Research from Allianz Life found 77% of workers currently enrolled in an employer-sponsored plan would consider adding an option that offers guaranteed lifetime income, and 59% said they would specifically consider adding an annuity feature. Sixty-one percent of respondents said they are looking for more information on how annuities can be part of their plan.
Additionally, a recent Secure Retirement Institute (SRI) study found more than half of workers would be interested in a guaranteed lifetime income option if offered, and 61% said they would likely contribute.
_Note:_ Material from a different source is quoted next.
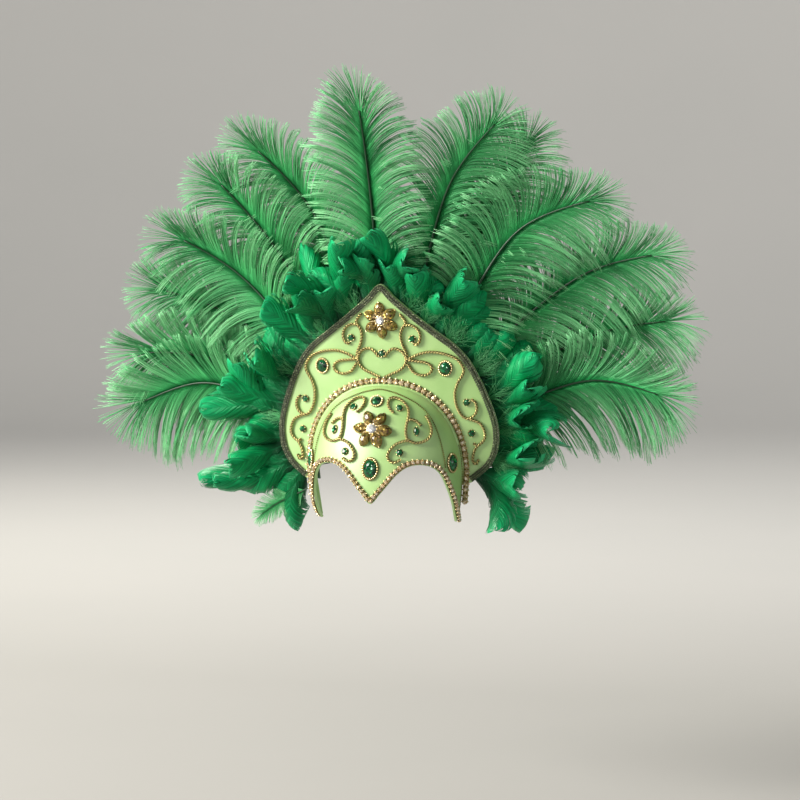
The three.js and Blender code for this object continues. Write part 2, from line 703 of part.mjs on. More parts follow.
function addGems(skin, place, rows) {
  for (const row of rows) {
    const [a, b] = place(row.at);
    if (row.pair) {
      add(`${row.name}_left`, gem(skin, [-a, b], row), 'emerald');
      add(`${row.name}_right`, gem(skin, [a, b], row), 'emerald');
    } else {
      add(row.name, gem(skin, [a, b], row), 'emerald');
    }
  }
}

const archTrimCurve = new SkinCurve(plateSkin, archLine(TRIM_GAP + TRIM_WIDTH / 2, TRIM_FOOT), CLEARANCE);
const braidCurve = new SkinCurve(
  plateSkin,
  Array.from({ length: 49 }, (_, i) => {
    const along = BRAID_END + (1 - 2 * BRAID_END) * i / 48;
    const spot = PLATE_LINE.getPointAt(along);
    const normal = PLATE_LINE.getTangentAt(along).rotateAround(new THREE.Vector2(), -Math.PI / 2);
    return [spot.x + normal.x * BRAID_WIDTH / 2, spot.y + normal.y * BRAID_WIDTH / 2];
  }),
  CLEARANCE,
);
const hemTrimCurve = new SkinCurve(capSkin, aboveHem(HEM_TRIM_WIDTH / 2 + CLEARANCE), TRIM_GAP);
const chainCurve = new SkinCurve(capSkin, mirrored(CAP_CHAIN.map(capSpot).reverse()), CHAIN_RADIUS + CLEARANCE);

add('crown_cap', crownCap(), 'satin');
add('back_plate', plateLayer([0, 0.5, 1], 0, PLATE_THICKNESS, 28), 'satin');
add('edge_braid', ribbon(braidCurve, BRAID_WIDTH, 0, BRAID_THICKNESS, 32), 'braid');
add('arch_trim', stoneBand(archTrimCurve, TRIM_WIDTH, TRIM_PITCH, 0.4), 'champagne');
add('hem_trim', stoneBand(hemTrimCurve, HEM_TRIM_WIDTH, HEM_TRIM_PITCH, 1), 'champagne');
add('cap_chain', tube(chainCurve, CHAIN_RADIUS, 5, 24), 'gold');
for (const [word, side] of [['left', -1], ['right', 1]]) {
  add(`plate_scroll_${word}`, scrolls(plateSkin, plateSpot, PLATE_SCROLLS, side), 'gold');
  add(`cap_scroll_${word}`, scrolls(capSkin, capSpot, CAP_SCROLLS, side), 'gold');
}
addGems(plateSkin, plateSpot, PLATE_GEMS);
addGems(capSkin, capSpot, CAP_GEMS);
add(PLATE_FLOWER.name, flower(plateSkin, plateSpot(PLATE_FLOWER.at), PLATE_FLOWER), 'amber');
add(CAP_FLOWER.name, flower(capSkin, capSpot(CAP_FLOWER.at), CAP_FLOWER), 'amber');
['ruff_front', 'ruff_middle', 'ruff_back'].forEach((name, layer) => add(name, ruffRing(layer), 'ruff'));
PLUMES.forEach((row, i) => add(`plume_${i + 1}`, plume(row), 'plume'));
add('back_board', plateLayer(BOARD_SHARES, BOARD_NEAR, BOARD_NEAR + BOARD_THICKNESS, 16), 'felt');
add('back_band', backBand(), 'elastic');

export default group;
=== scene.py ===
# %% [markdown]
# # Carnival feather headdress
# The headdress is a satin half cap with a tall plate behind it. A ruff of broad feathers and a fan of ostrich
# plumes grow from behind the plate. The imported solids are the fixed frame. Each piece made here follows the
# same sizes as its solid, so it stands where the solid stands, and the solid is then hidden.

# %% Load the frame
import math

import bmesh
import bpy
import numpy as np
from mathutils import Matrix, Vector


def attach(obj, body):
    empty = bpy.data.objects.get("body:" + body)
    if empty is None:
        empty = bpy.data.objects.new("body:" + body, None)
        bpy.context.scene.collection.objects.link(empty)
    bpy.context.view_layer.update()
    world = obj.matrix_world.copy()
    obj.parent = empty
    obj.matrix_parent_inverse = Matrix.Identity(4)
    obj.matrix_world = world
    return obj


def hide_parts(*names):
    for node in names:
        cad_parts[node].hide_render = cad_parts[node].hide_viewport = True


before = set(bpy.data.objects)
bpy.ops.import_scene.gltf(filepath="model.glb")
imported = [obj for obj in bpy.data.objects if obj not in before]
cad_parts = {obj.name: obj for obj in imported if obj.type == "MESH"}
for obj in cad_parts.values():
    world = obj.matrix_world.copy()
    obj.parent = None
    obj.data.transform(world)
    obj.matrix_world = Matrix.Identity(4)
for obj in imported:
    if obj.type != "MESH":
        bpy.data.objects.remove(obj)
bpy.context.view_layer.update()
scene = bpy.context.scene
rng = np.random.default_rng(11)

# %% [markdown]
# ## Camera
# The camera stands to the right of the middle and a little above it, with a long lens, as a portrait
# photographer would. The numbers come from how the mirrored stones of the plate line up.

# %% Camera
CAMERA_TURN = math.radians(16)
CAMERA_RISE = math.radians(5)
CAMERA_DISTANCE = 3.6
CAMERA_TARGET = Vector((0.016, -0.045, 0.0964))
direction = Vector((
    math.sin(CAMERA_TURN) * math.cos(CAMERA_RISE),
    -math.cos(CAMERA_TURN) * math.cos(CAMERA_RISE),
    math.sin(CAMERA_RISE),
))
lens = bpy.data.cameras.new("portrait_lens")
lens.lens = 162
lens.sensor_width = 36
camera = bpy.data.objects.new("camera", lens)
camera.location = CAMERA_TARGET + direction * CAMERA_DISTANCE
camera.rotation_euler = direction.to_track_quat("Z", "Y").to_euler()
scene.collection.objects.link(camera)
scene.camera = camera
print("camera at", [round(c, 3) for c in camera.location])

# %% [markdown]
# ## Sizes
# These are the solids' own sizes, in metres. Two skins carry everything: the plate's front, which is bowed
# and leans forward, and the cap's outside. A place on a skin is two numbers, and a small frame of axes there
# tells which way is right, up and out.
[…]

Prior to passage of the Setting Every Community Up for Retirement Enhancement (SECURE) Act, which provided a fiduciary safe harbor for the selection of lifetime income products for retirement plan sponsors, the retirement industry only saw limited interest in in-plan annuities and has seen little implementation from plan sponsors, says Matt Gray, assistant vice president of worksite solutions at Allianz Life Insurance. “There’s still a lack of familiarity with the benefits of what an annuity can offer,” he adds. “Participants do seem to want guaranteed income, as well as more information, especially with these volatile times in the market.”
James Olson, a managing director at IPX, says he believes the industry will see an uptick in annuity engagement within the next 12 to 24 months. Prior to the market downturn, experts anticipated more communication surrounding the products, but only saw slight additions. “Due to COVID-19, there’s now just more interest among service providers, recordkeepers and participants,” he says. “Annuities can be a complicated product, but now it’s more of a component of a holistic retirement plan.”
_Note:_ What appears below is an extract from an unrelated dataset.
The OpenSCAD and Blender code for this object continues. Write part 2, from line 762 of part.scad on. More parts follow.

Annuities have had a bad rap for some time now. Known as a bind between an individual and an insurance company, individuals will pay a lump sum of money for guaranteed payouts for life. Annuities are complex to digest, with several different types of annuities to understand, so discussing them with clients and participants can be a struggle for retirement industry professionals. Add in the fact that annuities have their own set of taxes and fees, and most individuals choose to rule them out from their options.
It wasn’t until the passage of the SECURE Act that the industry saw subtle interest among investors. And now, given the coronavirus crisis, the industry can expect to see even more talk about the options. “Prior to the SECURE Act, there wasn’t much interest or certainty. This has opened the door for consultants to understand the products and how they can turn the doors,” Gray notes.
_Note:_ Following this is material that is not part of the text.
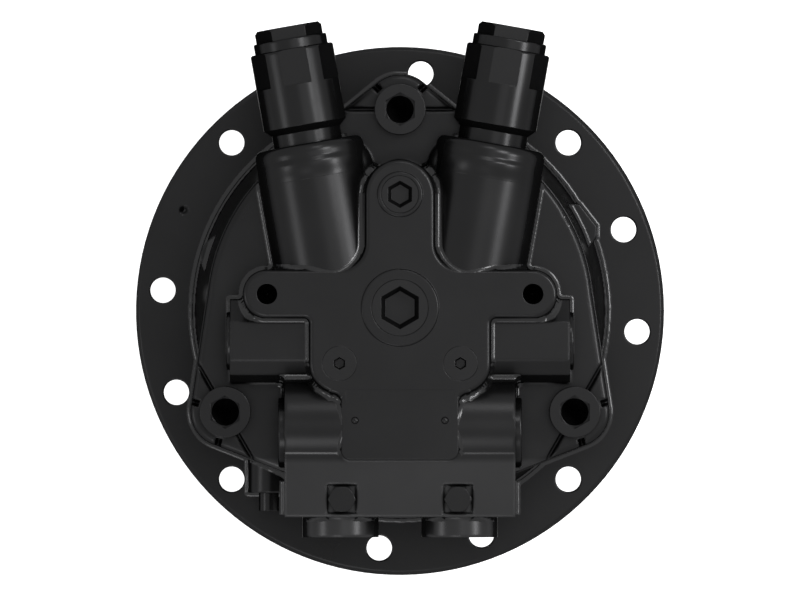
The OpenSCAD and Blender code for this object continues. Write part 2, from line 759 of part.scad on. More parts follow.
// Oil ways and bores that run through the cover
module cover_bores() {
    for (side = sides) {
        translate([side * port_x, -port_block_reach - port_collar_len - 1, valve_z]) rotate([-90, 0, 0])
            cylinder(d = port_thread_d, h = port_thread_depth + 1);
        translate([side * port_x, -port_block_reach - 1, valve_z]) rotate([-90, 0, 0])
            cylinder(r = port_passage_r, h = port_block_reach + 1 + port_end_y);
        translate([side * port_x, port_end_y, joint_z - 1]) cylinder(r = 8, h = valve_h + 1);
        on_relief(side) {
            translate([0, 0, relief_nose_end - 55]) cylinder(r = 6, h = 60);
            translate([0, 0, relief_nose_end]) cylinder(r = relief_nose_r + fit_gap, h = 61);
            translate([0, 0, relief_step]) cylinder(r = neck_r + fit_gap, h = 30);
            translate([0, 0, neck_len - 1]) cylinder(r = barrel_r + 0.4, h = barrel_top);
        }
        on_check(side) {
            translate([0, 0, port_x]) cylinder(r = 6.5, h = 40);
            translate([0, 0, check_seat_x]) cylinder(d = check_bore_d + slide_gap * 2, h = 60);
            translate([0, 0, check_reach - check_plug_len]) cylinder(r = check_plug_r + fit_gap, h = 30);
        }
        translate([side * block_half_w, -gallery_y, gallery_z]) rotate([0, -side * 90, 0]) translate([0, 0, -1])
            cylinder(r = gallery_plug_r + fit_gap, h = 15);
        translate([side * gauge_x - gauge_pocket / 2, -gauge_y - gauge_pocket / 2, gauge_floor_z])
            cube([gauge_pocket, gauge_pocket, pad_top]);
        translate([side * gauge_x, -gauge_y, gauge_floor_z - gauge_stem_h - fit_gap])
            cylinder(r = gauge_stem_r + fit_gap, h = gauge_stem_h + 1);
        translate([side * arm_x, arm_y, pad_top - lifting_hole_depth])
            cylinder(d = lifting_hole_d, h = lifting_hole_depth + 1);
        translate([side * arm_x, arm_y, pad_top - lifting_hole_depth]) drill_point(lifting_hole_d / 2 - tuck, 0.8);
        translate([side * (trunk_half_w - trunk_corner_r), -trunk_corner_y, pad_top - plug_depth])
            cylinder(d = trunk_plug_d + 2 * fit_gap, h = plug_depth + 1);
    }
    translate([0, lobe_y, pad_top - plug_depth]) cylinder(d = lobe_plug_d + 2 * fit_gap, h = plug_depth + 3);
    translate([0, centre_plug_y, pad_top - centre_plug_depth])
        cylinder(d = centre_plug_d + 2 * fit_gap, h = centre_plug_depth + 4);
    translate([0, 0, joint_z - 1]) cylinder(r = rear_bearing_r + fit_gap, h = rear_bearing_w + 1);
    translate([0, 0, joint_z - 1]) cylinder(r = rear_bearing_r - 6, h = shaft_cavity_top - joint_z + 1);
    at_ears() {
        translate([0, 0, joint_z - 1]) cylinder(d = screw_d + 1.5, h = cover_t + 2);
        translate([0, ear_groove_len / 2, cover_top]) rotate([90, 0, 0]) linear_extrude(ear_groove_len)
            pointed_slot(ear_groove_w, 0, ear_groove_depth);
        for (turn = [-47, 47]) rotate([0, 0, turn]) translate([screw_head_d / 2 + 1, 0, cover_top]) rotate([90, 0, 90])
            linear_extrude(10) pointed_slot(ear_notch_w, 9, 15);
    }
    for (side = sides) translate([side * rivet_x, -rivet_y, pad_top - 6 - fit_gap])
        cylinder(r = rivet_r * 0.6 + fit_gap, h = 7);
    valve_plate_pins(fit_gap);
    cover_kidneys();
}

module cover_kidneys() {
    translate([0, 0, joint_z - 1]) for (side = sides) rotate([0, 0, side > 0 ? -60 : 120])
        rotate_extrude(angle = 120) translate([kidney_circle_r - kidney_w / 2, 0]) square([kidney_w, 11]);
}

module valve_cover() {
    color(cover_colour) difference() {
        union() {
            translate([0, 0, joint_z]) cover_slab();
            translate([0, 0, cover_top]) cross_pad();
            for (side = sides) {
                relief_housing(side);
                check_housing(side);
            }
            for (side = sides) translate([side * web_x, web_y, cover_top - weld]) puck(web_r, web_h, web_round);
            port_block();
            translate([0, centre_plug_y, pad_top - ring_round]) puck(centre_ring_d / 2, ring_h + ring_round, ring_round);
            translate([0, lobe_y, pad_top - ring_round]) puck(lobe_plug_d / 2 + 2.4, ring_h + ring_round, ring_round);
        }
        cover_bores();
        translate([0, 0, joint_z - 60]) cylinder(r = ear_circle_r * 2, h = 60);
    }
}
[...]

Gray further adds that employers are educating themselves about annuities, given the rise in demand. “They’re starting to become more educated on analyzing these solutions for consideration in their plan, so that translates from them to their participants,” he continues. “It’s definitely a learning curve for all sources.”
More so than other generations, Millennial and Generation Z investors are expected to add guaranteed income options for their retirement savings. Because younger workers are less likely to have a pension or defined benefit (DB) option, a lifetime income opportunity could sound like an attractive feature, the SRI report finds.
In the study, nearly two-thirds of Millennials and Gen Zers said they are somewhat or very likely to contribute to a guaranteed income option, while 52% of Generation Xers and 42% of Baby Boomers felt the same. Since older workers have less time in the markets, there may not be much implementation coming from that group, Olson says.
Another motive for this growth among younger workforces is the fact that Millennials and Gen Zers will likely be risk-adverse investors, analysts find. These workers will search for products that provide a guaranteed income stream to avoid substantial losses, Olson says. “This workforce has seen market volatility so much more than other generations. These solutions resonate better with younger groups because of that,” he adds.
While retirement plan sponsors should expect to see an increase in participants searching for annuity options, they should also be prepared. While annuities are not new products, knowledge about their features is scarce for most investors, Gray explains. “It is a difficult topic, but there’s a lot of expertise within the industry to help bridge that knowledge gap,” he adds. “There’s a lot of experience, innovation and expertise in providing these.”
Olson says he believes service providers are responsible for designing simpler products—such as automatic features that include annuities—and providing participants with one-on-one education.